Large and Small: Learning about Map Scale

This is an assignment (Assignment 3.2: The Elevator Pitch) for the MOOC I'm currently taking: MITx: 11.132x Design and Development of Educational Technology. We were asked to pitch our chosen education technology intervention with a one minute video. A more detailed document is below.



Large and Small: Understanding Map Scale

Students of geography typically know how to use a map’s bar scale to estimate the distance from one location to another. They can also use the representative fraction (RF, 1:24,000, for example) to do similar tasks. But ask them if they need a large or small scale map to explore the trails in the town park or the route a car might take from New York to California and they are stumped. In short, they can use map scale, but don’t really understand map scale.

My intervention is designed to teach about map scale for understanding, which should also help in its use and connect it to real world use. In particular I want students to understand:
  • Larger scale means more potential details can be seen, smaller scale means fewer details.
  • Larger scale maps cover smaller areas (details of one tree, rather than a forest), smaller scales cover larger areas (rivers in a country, rather than paths trough a town park).
  • Using a map to find an answer depends on it being at the appropriate scale.
  • The RF is like a fraction, a larger fraction (a bigger piece of pie) means a larger scale.
The intervention takes advantage of active learning tapping both a simulation component and a constructionist component.

The first element is an enhanced online world map, akin to Google Maps. The difference is the addition of a few tools. Students can enter a scale by keying in a number in an input box. In short, they’d put in in x in 1:x. The map responds by “zooming to” that scale. There’d also be two buttons labeled “larger scale” and “smaller scale.” Each one would change the scale by a factor of perhaps 10. Thus, hitting the larger scale button would change the scale from 1:1000 to 1:100. I’d also like my map to cover scales beyond 1:1, that is 2:1, 10:1, etc. I’d also like a way to visualize that 1:1000 is smaller than 1:100 visually, perhaps by using a grid of dots and turning one of the 100 or one of 1000 bright red.

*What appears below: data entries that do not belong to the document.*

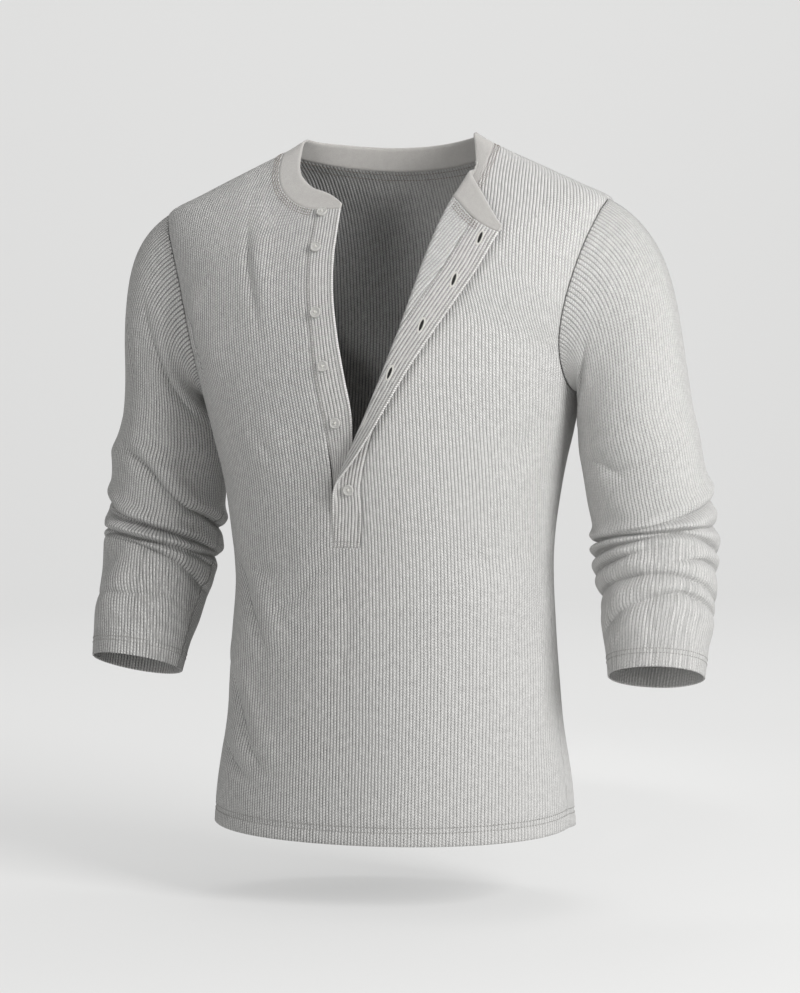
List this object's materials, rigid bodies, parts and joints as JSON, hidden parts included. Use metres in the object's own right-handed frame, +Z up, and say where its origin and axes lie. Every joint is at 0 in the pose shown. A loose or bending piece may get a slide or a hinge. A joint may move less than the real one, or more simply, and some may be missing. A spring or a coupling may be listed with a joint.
{
  "type": "henley shirt",
  "caption": "Long-sleeved henley shirt in rib knit, filled out as worn, with an open button placket folded back and sleeves pushed up.",
  "frame": {"origin": "midway between the two high shoulder points, where the wearer's neck carries the shirt", "axes": "+Z up, front towards -Y, +X towards the wearer's left"},
  "size_m": [0.6575, 0.2514, 0.6918],
  "materials": {
    "rib_knit": "grey melange rib knit, matte",
    "fine_knit": "smooth fine knit of the neckband, matte",
    "placket_knit": "rib knit running along the placket, matte",
    "button": "satin grey, four holes"
  },
  "bodies": {
    "root": {"front": "rib_knit", "back": "rib_knit", "sleeve_left": "rib_knit", "sleeve_right": "rib_knit", "neckband": "fine_knit", "button_placket": "placket_knit", "buttonhole_placket": "placket_knit", "button_1": "button", "button_2": "button", "button_3": "button", "button_4": "button", "button_5": "button", "button_6": "button"}
  },
  "joints": []
}
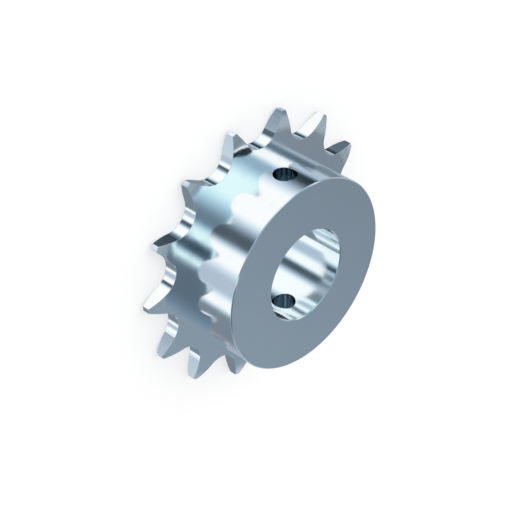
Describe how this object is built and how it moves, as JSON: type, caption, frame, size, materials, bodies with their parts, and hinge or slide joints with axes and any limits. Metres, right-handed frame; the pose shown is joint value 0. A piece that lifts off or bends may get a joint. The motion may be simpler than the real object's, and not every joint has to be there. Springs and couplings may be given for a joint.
{
  "type": "chain sprocket",
  "caption": "Roller chain sprocket with a hub on one side, a plain round bore and set-screw holes across the hub.",
  "frame": {"origin": "centre of the flat back of the toothed plate, on the bore axis", "axes": "+Z along the bore from the flat back towards the hub's free end, +Y through a tooth gap and along the set-screw holes"},
  "size_m": [0.0606, 0.0594, 0.0156],
  "materials": {
    "steel": "bright turned steel with a cool polished sheen"
  },
  "bodies": {
    "root": {"sprocket": "steel"}
  },
  "joints": []
}
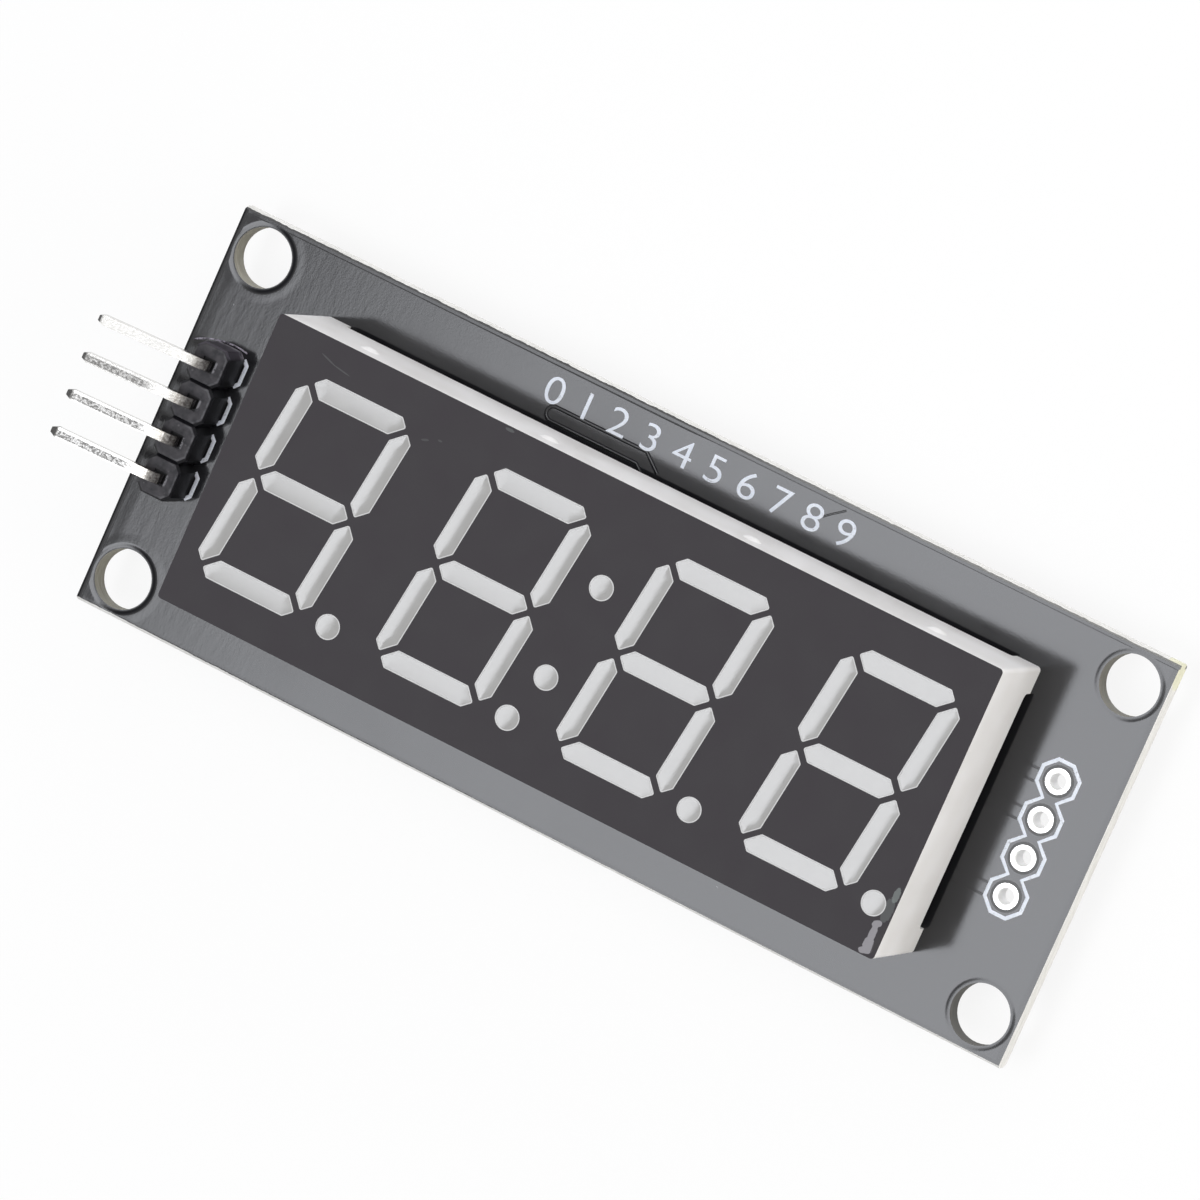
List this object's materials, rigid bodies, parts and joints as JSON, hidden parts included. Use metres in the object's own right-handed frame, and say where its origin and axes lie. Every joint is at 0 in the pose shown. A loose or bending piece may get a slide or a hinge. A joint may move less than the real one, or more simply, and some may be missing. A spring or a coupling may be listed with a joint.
{
  "type": "seven segment display module",
  "caption": "Black circuit board with a moulded white LED display of slanted seven segment digits, a bent pin header, empty header holes at the far end and a driver chip beneath.",
  "frame": {"origin": "centre of the four corner holes on the circuit board's underside, where spacers seat", "axes": "+X along the board from the pin header to the row of empty holes, +Y up the digits, +Z out of the display's face"},
  "size_m": [0.0701, 0.0268, 0.0121],
  "materials": {
    "solder_mask": "black solder mask over a glass-fibre laminate, glossy",
    "tinned_pad": "tin on copper, bright",
    "housing_plastic": "moulded white plastic, satin",
    "face_ink": "black print, matt, worn at one corner",
    "milky_resin": "cast milky resin, satin",
    "led_laminate": "bare laminate, matt",
    "led_die": "sawn crystal",
    "pin_tin": "tin plate, bright",
    "solder": "solder, bright",
    "header_plastic": "moulded black plastic, glossy",
    "chip_plastic": "moulded black epoxy, matt",
    "lead_tin": "tin plate, satin",
    "resistor_glaze": "black glaze over white ceramic",
    "capacitor_ceramic": "tan ceramic, satin",
    "end_tin": "tin over nickel, satin"
  },
  "bodies": {
    "root": {"circuit_board": "solder_mask", "chain_pads": "tinned_pad", "header_pads": "tinned_pad", "display_pads": "tinned_pad", "display_housing": "housing_plastic", "face_ink": "face_ink", "potting_resin": "milky_resin", "led_board": "led_laminate", "led_dies": "led_die", "display_pins": "pin_tin", "display_solder": "solder", "header_body": "header_plastic", "header_pin_1": "pin_tin", "header_pin_2": "pin_tin", "header_pin_3": "pin_tin", "header_pin_4": "pin_tin", "header_solder": "solder", "driver_body": "chip_plastic", "driver_leads": "lead_tin", "driver_solder": "solder", "resistor_bodies": "resistor_glaze", "resistor_ends": "end_tin", "capacitor_bodies": "capacitor_ceramic", "capacitor_ends": "end_tin", "chip_solder": "solder"}
  },
  "joints": []
}
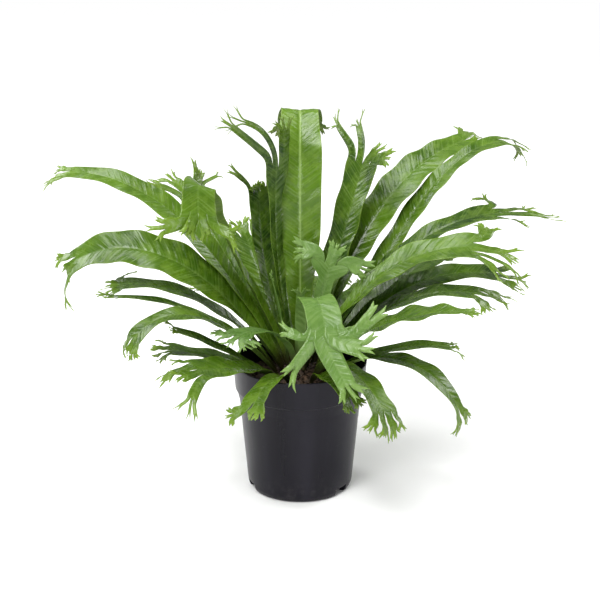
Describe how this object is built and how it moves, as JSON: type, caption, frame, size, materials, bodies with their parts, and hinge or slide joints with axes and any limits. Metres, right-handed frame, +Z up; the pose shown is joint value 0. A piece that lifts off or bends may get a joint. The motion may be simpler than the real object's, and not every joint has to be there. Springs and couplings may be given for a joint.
{
  "type": "potted fern",
  "caption": "Crested bird's-nest fern with arching strap fronds that fork at their tips, rising from a scaly crown in the soil of a tapered nursery pot.",
  "frame": {"origin": "centre of the pot's foot at the surface it stands on, which is also the middle of the bounding box's bottom", "axes": "+Z up the pot's axis, +X to the right and -Y towards the viewer when the longest fronds spread left and right"},
  "size_m": [0.5315, 0.3211, 0.4031],
  "materials": {
    "pot": "satin charcoal moulded plastic",
    "soil": "crumbly dark peat",
    "crown": "papery brown scales",
    "leaf": "smooth, softly glossy mid green",
    "young_leaf": "smooth, pale yellow-green"
  },
  "bodies": {
    "root": {"frond_upright": "leaf", "frond_left_6": "leaf", "frond_left_5": "leaf", "frond_right_1": "leaf", "frond_right_2": "leaf", "frond_right_3": "leaf", "frond_right_4": "leaf", "frond_right_5": "leaf", "frond_right_8": "leaf", "frond_right_9": "leaf", "frond_right_10": "leaf", "frond_right_6": "leaf", "frond_right_7": "leaf", "frond_front_3": "leaf", "frond_front_5": "young_leaf", "frond_front_2": "young_leaf", "frond_left_12": "young_leaf", "frond_left_11": "leaf", "frond_left_10": "leaf", "frond_left_8": "leaf", "frond_left_13": "leaf", "frond_left_7": "leaf", "frond_left_9": "leaf", "frond_left_2": "leaf", "frond_left_1": "leaf", "frond_left_3": "leaf", "frond_left_4": "leaf", "frond_front_1": "young_leaf", "frond_front_4": "young_leaf", "frond_young_1": "young_leaf", "frond_young_2": "young_leaf", "frond_middle_1": "leaf", "frond_middle_2": "leaf", "frond_back_1": "leaf", "frond_back_2": "leaf", "frond_back_3": "leaf", "frond_back_4": "leaf", "frond_back_5": "leaf", "pot": "pot", "soil": "soil", "crown": "crown"}
  },
  "joints": []
}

Mock Up of Interface of First Element

The workflow might include a series of problems asking, essentially, what scale map might be appropriate for a map showing:
  • your walking or driving route to school
  • where you hid a treasure in your back yard
  • a car trip out of state (or country)
  • which states in the United States grow wheat
  • countries that are members of the European Union
The second element of the intervention involves students drawing their own maps. They’d do so on the left pane of a window. That would be the “real world” side. They might sketch a penny, a pencil, a toy bicycle. The other pane would, in as real time as possible, show the representation of the object at whatever scale is assigned in an input box as noted above. As before the student would also have access to a “larger scale” and “smaller scale” button to adjust the mapped representation.